» **WHAT IS NEEDED**:
Among the entries below, please repeat exactly and only the lines from the line containing "0.012, 0.012), 0.7)" to the line containing "a back zip.", both lines included.

» **RECORD SET**:
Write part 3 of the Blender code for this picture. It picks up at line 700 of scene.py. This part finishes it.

...

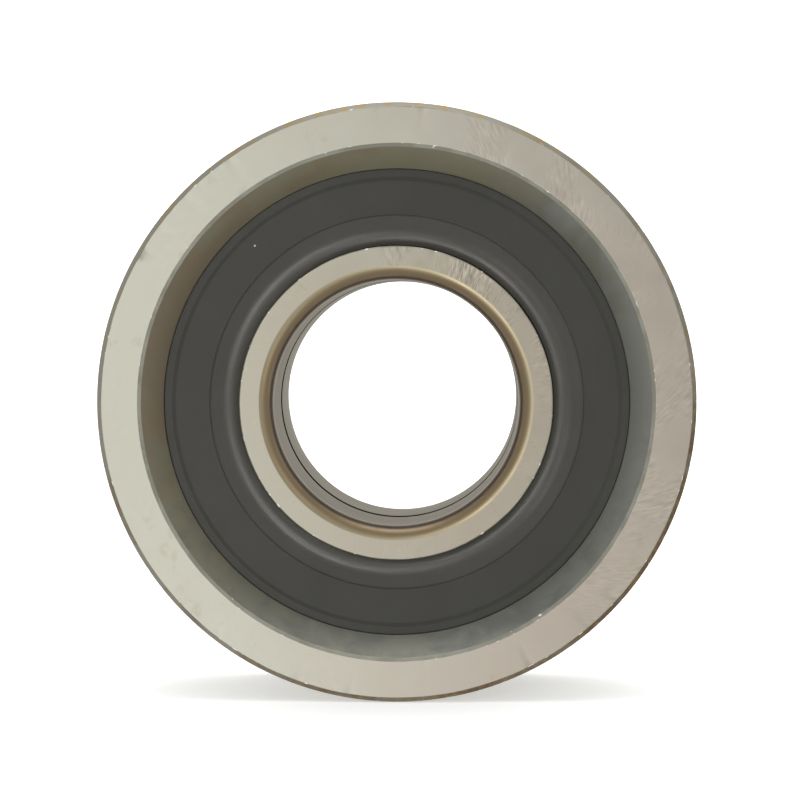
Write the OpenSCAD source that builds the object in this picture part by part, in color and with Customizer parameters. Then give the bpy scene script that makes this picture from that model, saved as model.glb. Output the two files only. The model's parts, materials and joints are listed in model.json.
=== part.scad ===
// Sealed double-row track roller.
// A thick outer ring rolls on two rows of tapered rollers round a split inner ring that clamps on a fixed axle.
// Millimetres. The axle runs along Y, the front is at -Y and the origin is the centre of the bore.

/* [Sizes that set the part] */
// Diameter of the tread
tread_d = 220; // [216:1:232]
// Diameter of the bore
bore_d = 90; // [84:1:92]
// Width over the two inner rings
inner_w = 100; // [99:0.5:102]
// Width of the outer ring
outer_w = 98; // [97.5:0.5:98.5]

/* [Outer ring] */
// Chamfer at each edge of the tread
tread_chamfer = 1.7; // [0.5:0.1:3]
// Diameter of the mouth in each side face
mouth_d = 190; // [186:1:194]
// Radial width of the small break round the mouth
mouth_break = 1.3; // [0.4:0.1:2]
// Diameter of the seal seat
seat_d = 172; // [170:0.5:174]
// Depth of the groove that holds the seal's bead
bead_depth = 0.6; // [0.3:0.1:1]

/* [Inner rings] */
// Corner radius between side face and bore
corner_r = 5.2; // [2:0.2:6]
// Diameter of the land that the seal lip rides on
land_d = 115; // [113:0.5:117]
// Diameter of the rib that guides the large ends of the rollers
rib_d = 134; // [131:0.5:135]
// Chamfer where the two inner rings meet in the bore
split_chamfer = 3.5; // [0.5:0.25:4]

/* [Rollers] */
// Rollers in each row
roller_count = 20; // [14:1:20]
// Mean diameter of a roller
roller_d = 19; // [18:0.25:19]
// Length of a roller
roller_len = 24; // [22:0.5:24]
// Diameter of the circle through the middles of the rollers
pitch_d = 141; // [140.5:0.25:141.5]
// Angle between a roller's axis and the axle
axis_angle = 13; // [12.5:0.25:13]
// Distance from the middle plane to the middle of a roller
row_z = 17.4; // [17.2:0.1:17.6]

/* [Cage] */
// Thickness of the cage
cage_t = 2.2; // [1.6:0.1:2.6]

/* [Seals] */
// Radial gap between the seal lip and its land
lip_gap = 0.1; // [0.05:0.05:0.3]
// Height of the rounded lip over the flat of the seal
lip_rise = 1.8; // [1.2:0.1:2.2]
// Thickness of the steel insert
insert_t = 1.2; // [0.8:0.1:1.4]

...

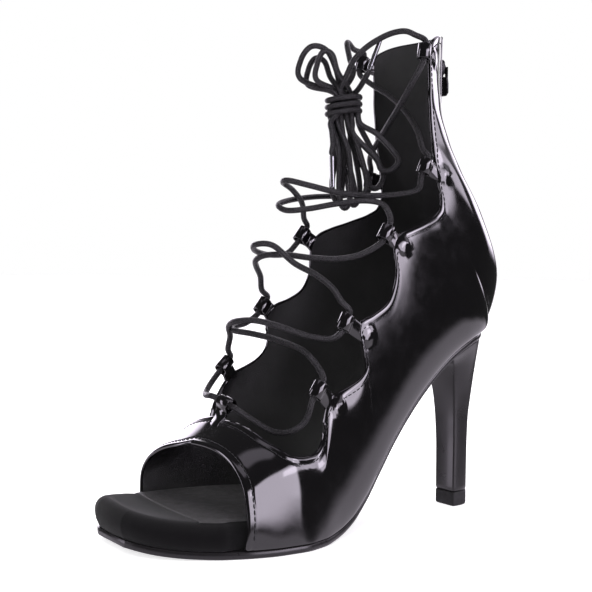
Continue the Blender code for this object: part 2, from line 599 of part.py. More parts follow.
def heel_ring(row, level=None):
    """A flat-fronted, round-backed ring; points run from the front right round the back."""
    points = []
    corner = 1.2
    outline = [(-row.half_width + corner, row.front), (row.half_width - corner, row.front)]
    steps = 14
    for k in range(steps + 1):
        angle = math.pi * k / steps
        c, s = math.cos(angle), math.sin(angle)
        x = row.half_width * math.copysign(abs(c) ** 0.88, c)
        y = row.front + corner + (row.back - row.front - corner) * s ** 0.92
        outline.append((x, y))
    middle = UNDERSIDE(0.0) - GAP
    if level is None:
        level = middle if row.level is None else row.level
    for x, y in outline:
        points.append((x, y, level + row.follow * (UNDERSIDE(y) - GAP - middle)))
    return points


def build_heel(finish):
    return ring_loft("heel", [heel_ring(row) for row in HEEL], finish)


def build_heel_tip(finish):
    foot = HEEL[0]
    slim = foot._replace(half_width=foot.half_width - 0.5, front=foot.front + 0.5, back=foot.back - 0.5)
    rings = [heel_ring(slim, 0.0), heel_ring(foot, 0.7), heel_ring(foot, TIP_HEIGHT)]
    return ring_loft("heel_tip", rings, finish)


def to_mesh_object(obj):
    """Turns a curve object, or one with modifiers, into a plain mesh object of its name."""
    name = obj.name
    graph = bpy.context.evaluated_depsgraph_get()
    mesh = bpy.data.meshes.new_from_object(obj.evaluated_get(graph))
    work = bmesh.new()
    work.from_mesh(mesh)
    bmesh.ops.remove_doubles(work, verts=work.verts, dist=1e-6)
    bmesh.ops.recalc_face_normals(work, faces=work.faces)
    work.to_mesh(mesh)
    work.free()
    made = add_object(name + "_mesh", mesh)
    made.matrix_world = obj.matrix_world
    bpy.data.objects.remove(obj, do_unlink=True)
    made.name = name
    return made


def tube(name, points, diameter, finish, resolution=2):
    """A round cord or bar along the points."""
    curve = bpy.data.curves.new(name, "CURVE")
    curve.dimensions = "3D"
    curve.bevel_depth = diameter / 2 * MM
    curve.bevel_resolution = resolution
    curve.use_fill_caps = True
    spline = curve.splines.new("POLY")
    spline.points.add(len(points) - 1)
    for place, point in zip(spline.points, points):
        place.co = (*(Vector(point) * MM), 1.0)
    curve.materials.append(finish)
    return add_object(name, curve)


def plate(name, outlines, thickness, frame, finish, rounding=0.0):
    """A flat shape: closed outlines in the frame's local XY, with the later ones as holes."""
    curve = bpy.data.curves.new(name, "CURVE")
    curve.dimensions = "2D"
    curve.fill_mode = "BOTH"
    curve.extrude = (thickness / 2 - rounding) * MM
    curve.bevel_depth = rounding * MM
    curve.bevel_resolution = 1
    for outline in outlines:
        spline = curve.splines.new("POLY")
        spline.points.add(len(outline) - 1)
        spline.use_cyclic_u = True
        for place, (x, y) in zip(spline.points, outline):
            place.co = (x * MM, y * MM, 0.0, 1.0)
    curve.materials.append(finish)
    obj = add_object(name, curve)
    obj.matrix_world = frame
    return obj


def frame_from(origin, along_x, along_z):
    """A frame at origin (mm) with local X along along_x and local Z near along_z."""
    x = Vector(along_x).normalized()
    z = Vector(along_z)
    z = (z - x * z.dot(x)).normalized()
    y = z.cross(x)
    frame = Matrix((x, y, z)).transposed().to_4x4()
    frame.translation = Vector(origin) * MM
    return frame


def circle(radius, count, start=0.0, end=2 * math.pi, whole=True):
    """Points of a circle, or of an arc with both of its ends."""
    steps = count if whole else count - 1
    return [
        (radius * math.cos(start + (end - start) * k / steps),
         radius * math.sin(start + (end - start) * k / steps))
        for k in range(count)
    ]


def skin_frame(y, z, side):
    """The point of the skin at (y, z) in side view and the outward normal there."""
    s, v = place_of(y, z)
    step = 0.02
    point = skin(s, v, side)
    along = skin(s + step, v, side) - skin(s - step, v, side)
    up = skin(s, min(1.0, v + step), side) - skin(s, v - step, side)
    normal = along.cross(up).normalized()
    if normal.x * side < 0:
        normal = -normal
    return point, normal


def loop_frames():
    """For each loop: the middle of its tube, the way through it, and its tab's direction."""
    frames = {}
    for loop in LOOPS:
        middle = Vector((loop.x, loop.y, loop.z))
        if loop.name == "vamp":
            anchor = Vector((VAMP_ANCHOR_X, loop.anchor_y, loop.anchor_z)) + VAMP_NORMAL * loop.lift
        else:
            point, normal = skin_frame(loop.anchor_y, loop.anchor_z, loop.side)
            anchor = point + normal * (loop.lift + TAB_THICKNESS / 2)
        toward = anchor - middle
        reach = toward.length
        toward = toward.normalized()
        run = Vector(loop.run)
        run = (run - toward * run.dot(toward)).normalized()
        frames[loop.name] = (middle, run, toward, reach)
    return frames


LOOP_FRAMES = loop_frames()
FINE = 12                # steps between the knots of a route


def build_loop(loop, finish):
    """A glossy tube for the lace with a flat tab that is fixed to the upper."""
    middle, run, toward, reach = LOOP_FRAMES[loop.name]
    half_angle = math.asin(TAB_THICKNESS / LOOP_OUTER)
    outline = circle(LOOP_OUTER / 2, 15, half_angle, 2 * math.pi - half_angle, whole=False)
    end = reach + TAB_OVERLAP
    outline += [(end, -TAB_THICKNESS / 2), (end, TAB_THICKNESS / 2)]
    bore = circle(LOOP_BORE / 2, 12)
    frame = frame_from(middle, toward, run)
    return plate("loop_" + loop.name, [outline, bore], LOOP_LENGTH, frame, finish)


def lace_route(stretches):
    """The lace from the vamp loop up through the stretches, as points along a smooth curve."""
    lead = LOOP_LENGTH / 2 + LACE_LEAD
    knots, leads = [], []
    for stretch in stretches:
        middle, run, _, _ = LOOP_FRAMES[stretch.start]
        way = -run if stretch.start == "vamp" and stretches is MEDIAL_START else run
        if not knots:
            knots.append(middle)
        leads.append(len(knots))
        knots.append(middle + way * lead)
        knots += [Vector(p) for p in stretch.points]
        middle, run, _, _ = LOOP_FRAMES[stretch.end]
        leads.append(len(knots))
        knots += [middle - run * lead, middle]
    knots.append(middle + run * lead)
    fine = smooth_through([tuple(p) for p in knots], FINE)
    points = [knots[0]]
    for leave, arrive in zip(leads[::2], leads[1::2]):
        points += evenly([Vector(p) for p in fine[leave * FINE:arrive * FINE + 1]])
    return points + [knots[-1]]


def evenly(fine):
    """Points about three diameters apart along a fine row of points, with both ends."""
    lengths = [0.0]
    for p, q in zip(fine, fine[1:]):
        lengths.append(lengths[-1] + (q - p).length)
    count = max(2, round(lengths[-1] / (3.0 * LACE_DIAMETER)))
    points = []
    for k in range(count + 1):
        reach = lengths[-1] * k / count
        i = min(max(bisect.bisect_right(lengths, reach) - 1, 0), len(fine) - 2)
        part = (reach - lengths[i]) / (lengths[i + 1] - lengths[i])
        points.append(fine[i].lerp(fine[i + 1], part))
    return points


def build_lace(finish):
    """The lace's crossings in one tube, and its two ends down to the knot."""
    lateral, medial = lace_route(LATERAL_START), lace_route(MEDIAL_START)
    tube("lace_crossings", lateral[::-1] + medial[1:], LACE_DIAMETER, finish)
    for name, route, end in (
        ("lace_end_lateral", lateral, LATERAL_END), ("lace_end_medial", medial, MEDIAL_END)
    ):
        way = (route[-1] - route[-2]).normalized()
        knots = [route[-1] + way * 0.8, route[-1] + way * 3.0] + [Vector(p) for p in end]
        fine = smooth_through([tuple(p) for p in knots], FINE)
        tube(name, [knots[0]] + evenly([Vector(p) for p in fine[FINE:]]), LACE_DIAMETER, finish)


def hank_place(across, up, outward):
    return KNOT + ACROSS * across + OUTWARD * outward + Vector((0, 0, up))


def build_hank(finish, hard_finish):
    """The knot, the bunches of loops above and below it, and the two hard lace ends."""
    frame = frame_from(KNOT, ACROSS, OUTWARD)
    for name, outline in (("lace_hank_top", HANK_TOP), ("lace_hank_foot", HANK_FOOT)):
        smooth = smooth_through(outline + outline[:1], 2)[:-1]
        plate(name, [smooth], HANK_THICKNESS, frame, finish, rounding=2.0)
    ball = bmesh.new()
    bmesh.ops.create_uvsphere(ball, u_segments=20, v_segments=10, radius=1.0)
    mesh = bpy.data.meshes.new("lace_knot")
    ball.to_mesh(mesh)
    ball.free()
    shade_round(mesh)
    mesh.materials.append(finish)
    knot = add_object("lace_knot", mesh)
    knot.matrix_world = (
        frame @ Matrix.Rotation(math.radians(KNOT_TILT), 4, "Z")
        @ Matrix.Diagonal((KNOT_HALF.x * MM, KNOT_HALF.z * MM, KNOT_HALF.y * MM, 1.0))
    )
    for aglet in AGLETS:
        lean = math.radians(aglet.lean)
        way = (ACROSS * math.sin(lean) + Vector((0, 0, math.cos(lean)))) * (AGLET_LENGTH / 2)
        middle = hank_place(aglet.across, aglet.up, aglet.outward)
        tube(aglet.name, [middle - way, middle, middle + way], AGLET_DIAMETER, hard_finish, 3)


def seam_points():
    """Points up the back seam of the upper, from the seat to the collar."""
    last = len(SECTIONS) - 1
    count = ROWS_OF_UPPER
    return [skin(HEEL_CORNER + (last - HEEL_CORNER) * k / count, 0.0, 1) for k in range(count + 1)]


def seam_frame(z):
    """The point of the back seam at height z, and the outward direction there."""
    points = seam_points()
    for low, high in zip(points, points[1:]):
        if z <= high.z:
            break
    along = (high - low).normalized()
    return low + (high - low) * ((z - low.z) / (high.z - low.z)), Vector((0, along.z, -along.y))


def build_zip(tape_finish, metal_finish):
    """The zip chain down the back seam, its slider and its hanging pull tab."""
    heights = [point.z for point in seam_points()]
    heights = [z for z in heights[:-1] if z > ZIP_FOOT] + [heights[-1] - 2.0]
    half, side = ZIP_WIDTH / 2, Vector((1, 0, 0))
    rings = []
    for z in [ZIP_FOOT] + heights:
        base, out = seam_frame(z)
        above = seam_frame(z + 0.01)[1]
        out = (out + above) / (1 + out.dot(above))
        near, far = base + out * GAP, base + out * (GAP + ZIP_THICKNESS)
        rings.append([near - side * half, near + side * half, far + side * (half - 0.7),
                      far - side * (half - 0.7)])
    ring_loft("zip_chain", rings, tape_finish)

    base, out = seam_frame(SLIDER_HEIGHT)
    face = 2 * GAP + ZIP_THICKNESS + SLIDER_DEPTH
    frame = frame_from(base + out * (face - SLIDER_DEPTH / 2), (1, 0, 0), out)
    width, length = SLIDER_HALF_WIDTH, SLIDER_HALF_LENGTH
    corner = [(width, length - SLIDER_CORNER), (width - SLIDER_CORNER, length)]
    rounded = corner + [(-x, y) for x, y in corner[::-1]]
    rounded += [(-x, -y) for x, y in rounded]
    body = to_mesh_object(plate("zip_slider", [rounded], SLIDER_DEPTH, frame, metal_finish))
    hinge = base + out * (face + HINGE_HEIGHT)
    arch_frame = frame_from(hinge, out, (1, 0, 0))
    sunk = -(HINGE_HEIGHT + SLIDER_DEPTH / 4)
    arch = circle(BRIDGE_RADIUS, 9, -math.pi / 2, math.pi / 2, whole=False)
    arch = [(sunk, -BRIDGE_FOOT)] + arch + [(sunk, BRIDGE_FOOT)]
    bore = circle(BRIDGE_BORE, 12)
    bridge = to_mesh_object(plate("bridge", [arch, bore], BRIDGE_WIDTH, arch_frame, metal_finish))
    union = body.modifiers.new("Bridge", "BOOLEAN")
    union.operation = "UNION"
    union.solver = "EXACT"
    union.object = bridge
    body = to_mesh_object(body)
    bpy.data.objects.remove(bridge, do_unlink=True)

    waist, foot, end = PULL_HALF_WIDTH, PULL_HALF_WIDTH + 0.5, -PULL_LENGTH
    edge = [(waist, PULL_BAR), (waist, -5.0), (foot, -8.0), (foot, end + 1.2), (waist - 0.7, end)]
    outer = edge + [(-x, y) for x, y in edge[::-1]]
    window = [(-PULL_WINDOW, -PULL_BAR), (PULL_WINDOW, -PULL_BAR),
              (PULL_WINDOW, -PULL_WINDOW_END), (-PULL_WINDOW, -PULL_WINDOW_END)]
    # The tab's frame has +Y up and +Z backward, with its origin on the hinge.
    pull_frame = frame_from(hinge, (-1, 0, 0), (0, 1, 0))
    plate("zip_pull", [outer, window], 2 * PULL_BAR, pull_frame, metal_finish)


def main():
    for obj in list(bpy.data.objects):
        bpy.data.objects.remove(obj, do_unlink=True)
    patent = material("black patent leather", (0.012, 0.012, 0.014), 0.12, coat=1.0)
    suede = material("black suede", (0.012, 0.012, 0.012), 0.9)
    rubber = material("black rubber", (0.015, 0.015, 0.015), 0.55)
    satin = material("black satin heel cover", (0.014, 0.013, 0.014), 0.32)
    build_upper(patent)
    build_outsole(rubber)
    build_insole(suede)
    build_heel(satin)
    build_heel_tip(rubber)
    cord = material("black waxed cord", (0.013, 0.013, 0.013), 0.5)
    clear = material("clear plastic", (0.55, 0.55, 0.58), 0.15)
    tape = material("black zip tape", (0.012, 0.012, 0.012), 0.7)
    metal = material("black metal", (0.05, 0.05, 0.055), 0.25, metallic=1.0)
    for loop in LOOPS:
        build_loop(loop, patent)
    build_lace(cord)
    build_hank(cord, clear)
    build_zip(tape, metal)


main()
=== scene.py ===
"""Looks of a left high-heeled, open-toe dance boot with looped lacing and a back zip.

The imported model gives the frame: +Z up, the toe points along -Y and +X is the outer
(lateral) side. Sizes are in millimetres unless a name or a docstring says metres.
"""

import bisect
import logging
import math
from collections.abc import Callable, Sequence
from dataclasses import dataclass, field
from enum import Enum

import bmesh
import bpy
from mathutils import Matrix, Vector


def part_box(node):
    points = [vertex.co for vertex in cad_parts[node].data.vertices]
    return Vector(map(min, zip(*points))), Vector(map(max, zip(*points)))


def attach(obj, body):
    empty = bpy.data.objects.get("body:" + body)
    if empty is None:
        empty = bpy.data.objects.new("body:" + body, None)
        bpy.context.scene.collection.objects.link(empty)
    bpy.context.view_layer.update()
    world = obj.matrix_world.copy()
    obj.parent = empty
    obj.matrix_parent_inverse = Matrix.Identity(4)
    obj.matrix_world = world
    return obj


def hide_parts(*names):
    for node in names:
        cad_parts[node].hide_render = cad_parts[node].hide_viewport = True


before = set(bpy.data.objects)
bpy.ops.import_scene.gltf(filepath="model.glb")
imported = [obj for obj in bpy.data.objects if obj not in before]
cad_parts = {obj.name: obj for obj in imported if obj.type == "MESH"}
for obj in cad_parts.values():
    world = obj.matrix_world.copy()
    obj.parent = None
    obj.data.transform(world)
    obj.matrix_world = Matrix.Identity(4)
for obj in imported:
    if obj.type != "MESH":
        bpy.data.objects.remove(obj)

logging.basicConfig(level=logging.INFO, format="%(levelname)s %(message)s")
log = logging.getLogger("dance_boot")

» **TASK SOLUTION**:
    tape = material("black zip tape", (0.012, 0.012, 0.012), 0.7)
    metal = material("black metal", (0.05, 0.05, 0.055), 0.25, metallic=1.0)
    for loop in LOOPS:
        build_loop(loop, patent)
    build_lace(cord)
    build_hank(cord, clear)
    build_zip(tape, metal)


main()
=== scene.py ===
"""Looks of a left high-heeled, open-toe dance boot with looped lacing and a back zip.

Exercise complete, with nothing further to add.